» Work instructions: Copy these lines exactly and nothing else: from the line holding "Write part 3" to the line holding "return lerp(low_r, top_r, share)", both lines included.

» Dataset entries:
§ §

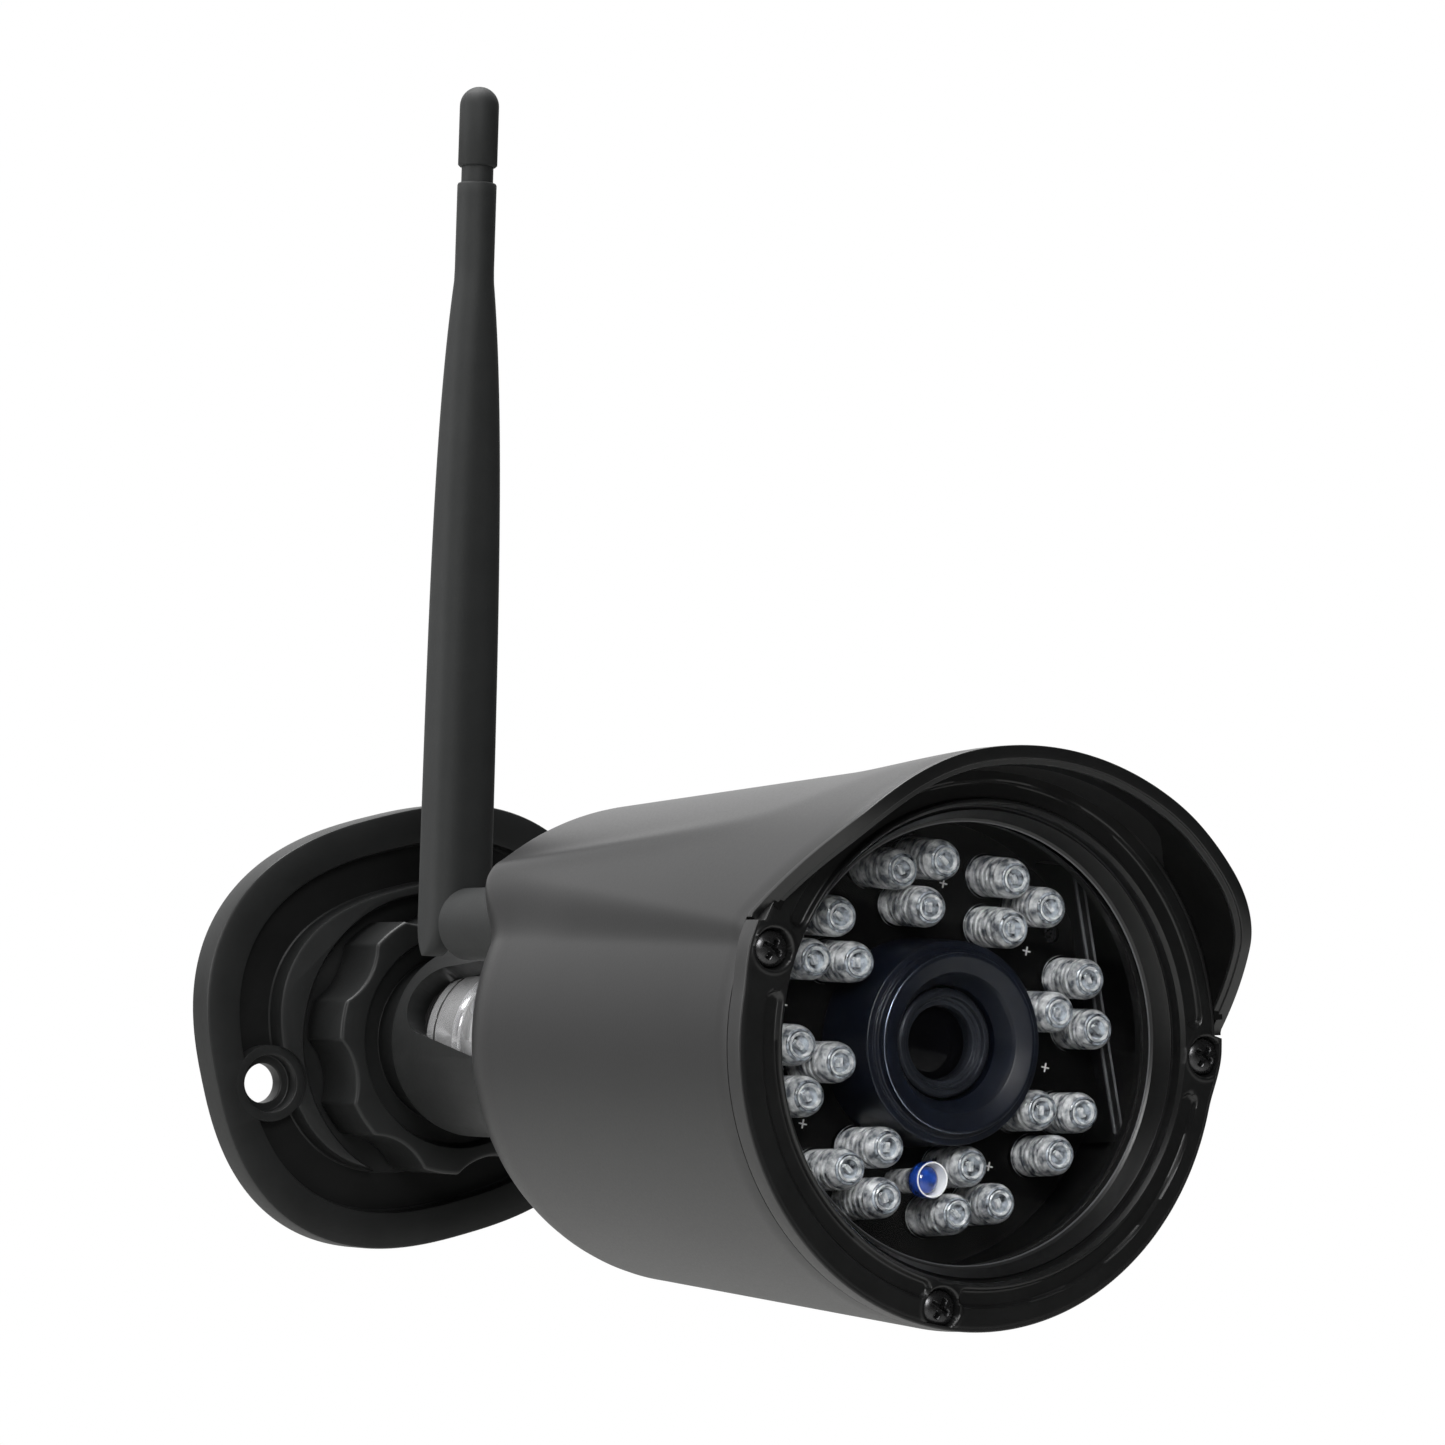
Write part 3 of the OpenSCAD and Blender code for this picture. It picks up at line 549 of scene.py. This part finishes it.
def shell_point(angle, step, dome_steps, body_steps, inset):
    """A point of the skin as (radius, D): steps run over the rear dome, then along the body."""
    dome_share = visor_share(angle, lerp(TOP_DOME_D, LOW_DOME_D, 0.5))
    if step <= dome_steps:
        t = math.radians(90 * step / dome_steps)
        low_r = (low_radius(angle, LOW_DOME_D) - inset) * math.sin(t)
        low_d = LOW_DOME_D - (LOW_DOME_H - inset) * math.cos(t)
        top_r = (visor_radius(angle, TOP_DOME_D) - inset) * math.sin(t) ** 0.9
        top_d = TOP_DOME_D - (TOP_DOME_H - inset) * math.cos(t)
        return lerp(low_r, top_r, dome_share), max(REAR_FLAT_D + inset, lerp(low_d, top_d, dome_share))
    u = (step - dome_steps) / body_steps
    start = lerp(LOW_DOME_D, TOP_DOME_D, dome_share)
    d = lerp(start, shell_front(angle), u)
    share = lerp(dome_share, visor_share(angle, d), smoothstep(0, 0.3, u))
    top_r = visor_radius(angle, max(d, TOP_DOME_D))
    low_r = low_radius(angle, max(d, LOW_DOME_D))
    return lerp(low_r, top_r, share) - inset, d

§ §

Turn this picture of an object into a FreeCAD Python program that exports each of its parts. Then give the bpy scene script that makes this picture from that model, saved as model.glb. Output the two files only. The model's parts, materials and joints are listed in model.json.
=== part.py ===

§ §

» Answer to this problem:
Write part 3 of the OpenSCAD and Blender code for this picture. It picks up at line 549 of scene.py. This part finishes it.
def shell_point(angle, step, dome_steps, body_steps, inset):
    """A point of the skin as (radius, D): steps run over the rear dome, then along the body."""
    dome_share = visor_share(angle, lerp(TOP_DOME_D, LOW_DOME_D, 0.5))
    if step <= dome_steps:
        t = math.radians(90 * step / dome_steps)
        low_r = (low_radius(angle, LOW_DOME_D) - inset) * math.sin(t)
        low_d = LOW_DOME_D - (LOW_DOME_H - inset) * math.cos(t)
        top_r = (visor_radius(angle, TOP_DOME_D) - inset) * math.sin(t) ** 0.9
        top_d = TOP_DOME_D - (TOP_DOME_H - inset) * math.cos(t)
        return lerp(low_r, top_r, dome_share), max(REAR_FLAT_D + inset, lerp(low_d, top_d, dome_share))
    u = (step - dome_steps) / body_steps
    start = lerp(LOW_DOME_D, TOP_DOME_D, dome_share)
    d = lerp(start, shell_front(angle), u)
    share = lerp(dome_share, visor_share(angle, d), smoothstep(0, 0.3, u))
    top_r = visor_radius(angle, max(d, TOP_DOME_D))
    low_r = low_radius(angle, max(d, LOW_DOME_D))
    return lerp(low_r, top_r, share) - inset, d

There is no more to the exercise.